Heartstopper delivers about as perfect a finale as it could, bringing all the characters to sweet turning-point moments while also leaving plenty of the story left to tell.
This recap of Heartstopper season 1, episode 8 contains spoilers, including for Heartstopper’s ending. You can check out our spoiler-free season review by clicking these words.
There’s a common theme that Netflix originals never seem to end, mostly to try and strongarm a renewal in an increasingly temperamental and competitive streaming market. Usually, this is annoying, since it prevents shows from reaching a satisfying conclusion, sometimes forever. But in the case of Heartstopper, the unfinished elements of the storyline feel worth waiting for, as though the characters might grow into them off-screen. This is a finale that manages to find just the right balance between payoff and leaving things unaddressed and unsaid. It’s a very sweet half-hour that feels like a just-right coda to everything we’ve seen in the first seven episodes.
Heartstopper season 1, episode 8 recap
Teen dramas always build towards some kind of big moment that brings everyone together and allows all the subplots to dovetail, and true to form, it isn’t a prom or a Project X-style mega-party, but instead, the Truham-Higgs Sports Day, which brings both schools together for a day of festivities, including a much-talked-about climactic rugby game. The problem is that all of the drama from the previous episode is still lingering. So, Charlie is still contemplating breaking up with Nick to spare everyone the hassle, Tao is still annoyed with Charlie because he thinks Harry bullying him was a consequence of Charlie’s relationship with Nick and the rugby boys, Elle doesn’t feel entirely comfortable returning to Truham, and, well… it’s just a lot.
Luckily, Charlie has his sister, at least. She hasn’t featured much in the season as a whole, but I’ve personally loved every time Tori has loomed around a doorway like some kind of emotional support ghoul. She helps Charlie to realize that his main concern — that him simply existing makes everyone else’s lives worse — isn’t the case. When Tao and Nick have a conversation, this is also the sentiment that is expressed. Tao helps Nick to understand that even though Charlie would never force him to come out if he wasn’t ready, being a “secret” boyfriend is always going to make him feel a certain way. Charlie’s response is always to run and hide rather than risk upsetting people, which is why he quits the rugby team before the big game, much like how he spent his lunchtimes in Mr. Ajayi’s classroom. On the flip side, Nick helps Tao to see that Charlie really does value his opinion and that Nick himself isn’t some kind of brutish lout that he needs protecting from, but a vulnerable, confused young man himself.
Charlie and Tao are able to make up when the former takes the latter’s place in the 200m, which also doubles as a way for Charlie to get one over Ben, whom he dusts in the race. He makes it clear that Ben doesn’t get to push him around anymore just because he’s confused about his own sexuality, and his threats of outing Charlie and Nick will be countered by Charlie outing him. It’s a nice moment for Charlie, who has spent far too long as a victim. And freed from his sporting obligations, Tao gets to spend some time running through the corridors with Elle, though just as it looks like something may happen between them, it doesn’t. Maybe next season.
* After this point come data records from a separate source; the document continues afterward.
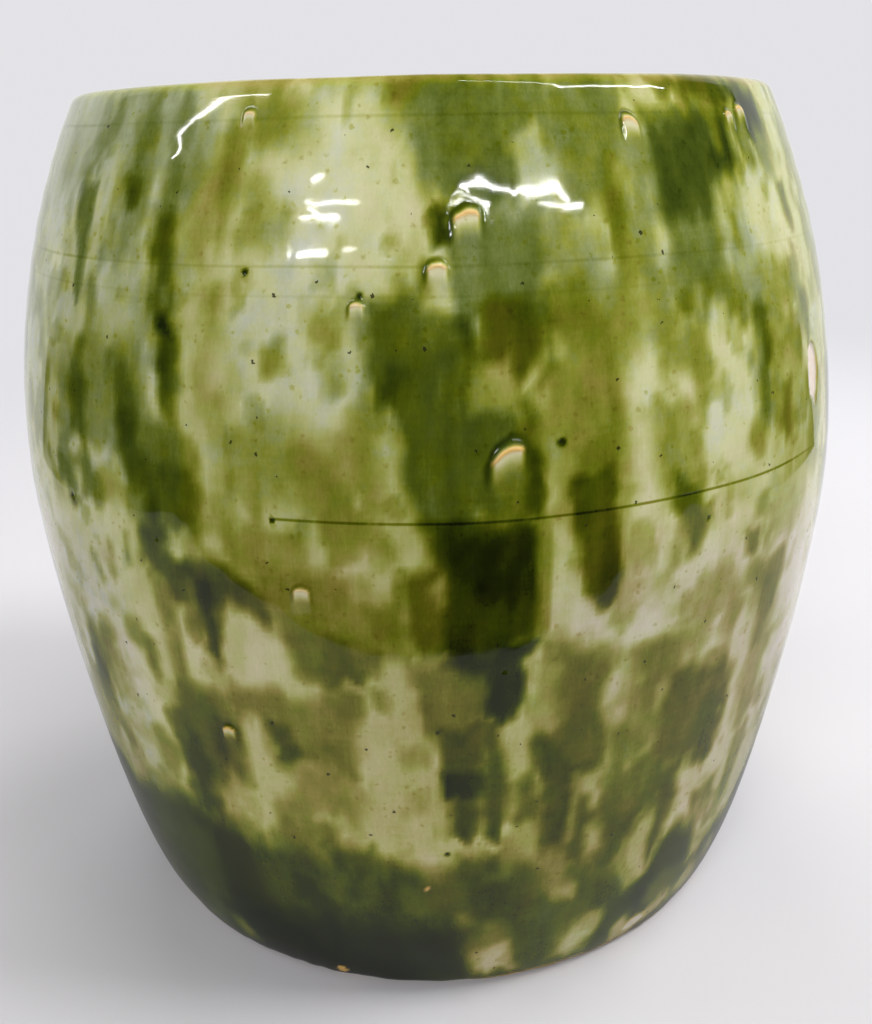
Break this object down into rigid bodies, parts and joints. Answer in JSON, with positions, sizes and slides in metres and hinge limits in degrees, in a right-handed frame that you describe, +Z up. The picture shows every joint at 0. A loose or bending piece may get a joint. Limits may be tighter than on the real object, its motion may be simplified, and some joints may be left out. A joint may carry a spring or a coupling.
{
  "type": "storage jar",
  "caption": "Open, wide-mouthed storage jar of thrown earthenware with a swelling belly, a rolled lip, a recessed foot and a coat of mottled green glaze outside and inside.",
  "frame": {"origin": "middle of the foot, on the surface that the jar stands on", "axes": "+Z up along the turning axis, -Y towards the viewer of the picture, +X to the viewer's right"},
  "size_m": [0.25, 0.25, 0.243],
  "materials": {
    "biscuit_clay": "bare fired clay, matt and slightly gritty",
    "mottled_green_glaze": "glossy lead-type glaze, mottled from cream and pale green to deep bottle green, with runs and pinholes",
    "pale_green_glaze": "glossy thin glaze over the clay, pale green and cream"
  },
  "bodies": {
    "root": {"clay_body": "biscuit_clay", "outer_glaze": "mottled_green_glaze", "inner_glaze": "pale_green_glaze"}
  },
  "joints": []
}
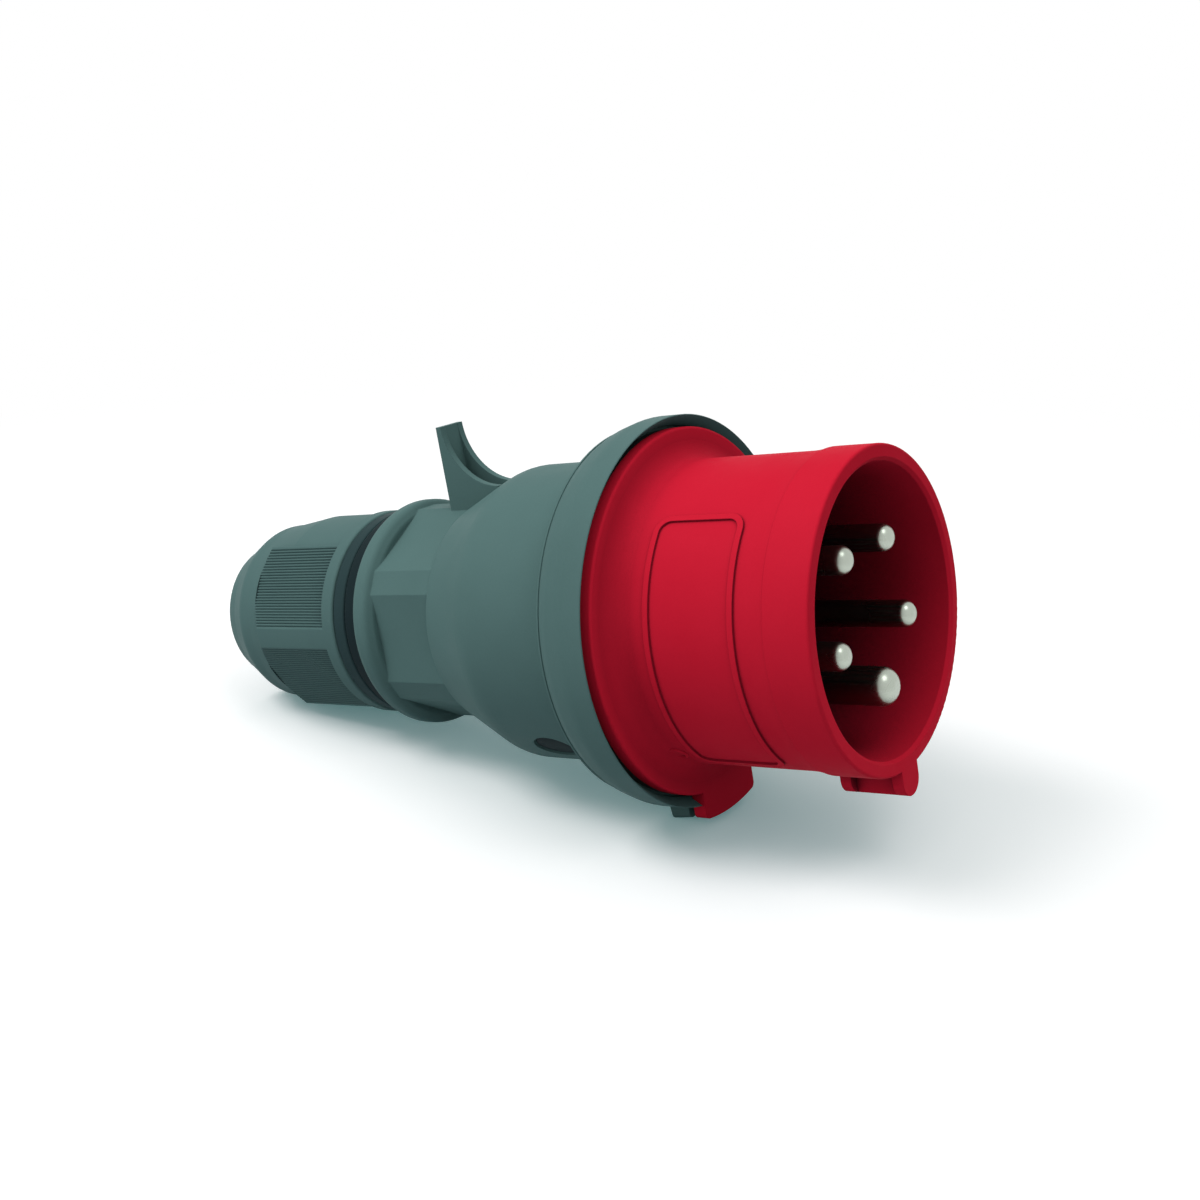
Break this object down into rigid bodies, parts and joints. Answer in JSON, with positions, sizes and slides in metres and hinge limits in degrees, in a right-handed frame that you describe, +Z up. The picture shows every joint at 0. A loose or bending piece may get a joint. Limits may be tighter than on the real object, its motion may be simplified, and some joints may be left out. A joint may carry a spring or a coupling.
{
  "type": "industrial pin and sleeve plug",
  "caption": "Industrial pin and sleeve plug with red contact sleeve, twist-locked grey housing, catch hook, phase-swapping disc and screwed cable gland.",
  "frame": {"origin": "on the ground under the middle of the plug's overall length, in its plane of symmetry", "axes": "+X towards the nose with the contact pins, +Z up; the plug rests on its foot and gland nut, nose up by 11.1 degrees"},
  "size_m": [0.1598, 0.0726, 0.075],
  "materials": {
    "red_plastic": "fine moulded texture",
    "grey_plastic": "fine moulded texture",
    "nut_plastic": "fine moulded texture, grooved flats",
    "dark_plastic": "satin",
    "black_rubber": "matt",
    "block_plastic": "satin",
    "disc_plastic": "satin",
    "nickel_brass": "nickel plated, polished",
    "zinc_steel": "zinc plated",
    "spring_steel": "drawn wire",
    "seal_rubber": "matt"
  },
  "bodies": {
    "housing": {"housing": "grey_plastic", "gland_sleeve": "dark_plastic", "spigot_o_ring": "black_rubber", "nut_seal_ring": "dark_plastic", "clamping_basket": "dark_plastic", "cable_seal": "seal_rubber"},
    "contact_insert": {"contact_carrier": "red_plastic", "flange_seal": "black_rubber", "terminal_block": "block_plastic", "terminal_screws": "zinc_steel", "block_screws": "zinc_steel", "earth_pin": "nickel_brass", "neutral_pin": "nickel_brass", "outer_phase_pin": "nickel_brass", "disc_spring": "spring_steel", "disc_bridge": "block_plastic", "bridge_screws": "zinc_steel"},
    "thrust_washer": {"thrust_washer": "zinc_steel"},
    "inverter": {"inverter_disc": "disc_plastic", "left_swapping_pin": "nickel_brass", "right_swapping_pin": "nickel_brass", "disc_terminal_screws": "zinc_steel"},
    "slip_ring": {"slip_ring": "dark_plastic"},
    "gland_nut": {"gland_nut": "nut_plastic"}
  },
  "joints": [
    {"name": "carrier_twist", "type": "hinge", "parent": "housing", "child": "contact_insert", "pos_m": [0.02933, 0, 0.03817], "axis": [0.9813, 0, 0.1926], "range_deg": [0, 20]},
    {"name": "disc_press", "type": "slide", "parent": "contact_insert", "child": "thrust_washer", "axis": [-0.9813, 0, -0.1926], "range_m": [0, 0.0015], "stiffness_N_per_m": 2000, "springref_m": -0.003, "deforming": ["disc_spring"]},
    {"name": "disc_turn", "type": "hinge", "parent": "thrust_washer", "child": "inverter", "pos_m": [0.03154, 0, 0.04979], "axis": [0.9813, 0, 0.1926], "range_deg": [0, 180]},
    {"name": "nut_advance", "type": "slide", "parent": "housing", "child": "slip_ring", "axis": [-0.9813, 0, -0.1926], "range_m": [0, 0.0045]},
    {"name": "nut_turn", "type": "hinge", "parent": "slip_ring", "child": "gland_nut", "pos_m": [-0.0684, 0, 0.01899], "axis": [-0.9813, 0, -0.1926], "range_deg": [0, 1080]}
  ],
  "couplings": [
    {"joint": "nut_advance", "follows": "nut_turn", "m_per_rad": 0.00023873}
  ]
}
Of course, the big moment is the rugby game. But it’s bigger for Nick than anyone. Despite being the star player, his focus is elsewhere — on Charlie, who’s stood on the sidelines. Eventually, Nick abandons the game completely to approach Charlie, and while I thought for a brief moment they were going to kiss in front of everyone, Nick instead tenderly takes his hand and leads him away. I think most of the other students got the message, though (you see Imogen smile knowingly, obviously thinking back to the conversation they had on the bench after Nick canceled their date). In the corridor, Nick asks — nay, begs — Charlie not to break up with him, and Charlie interrupts his desperate ranting with a kiss. They spend the next day together, and Nick decides to come out — not in a grandiose way, but he doesn’t want to have to sneak around anymore, and he wants to be able to tell the people who really matter who he really is. He starts with his mum.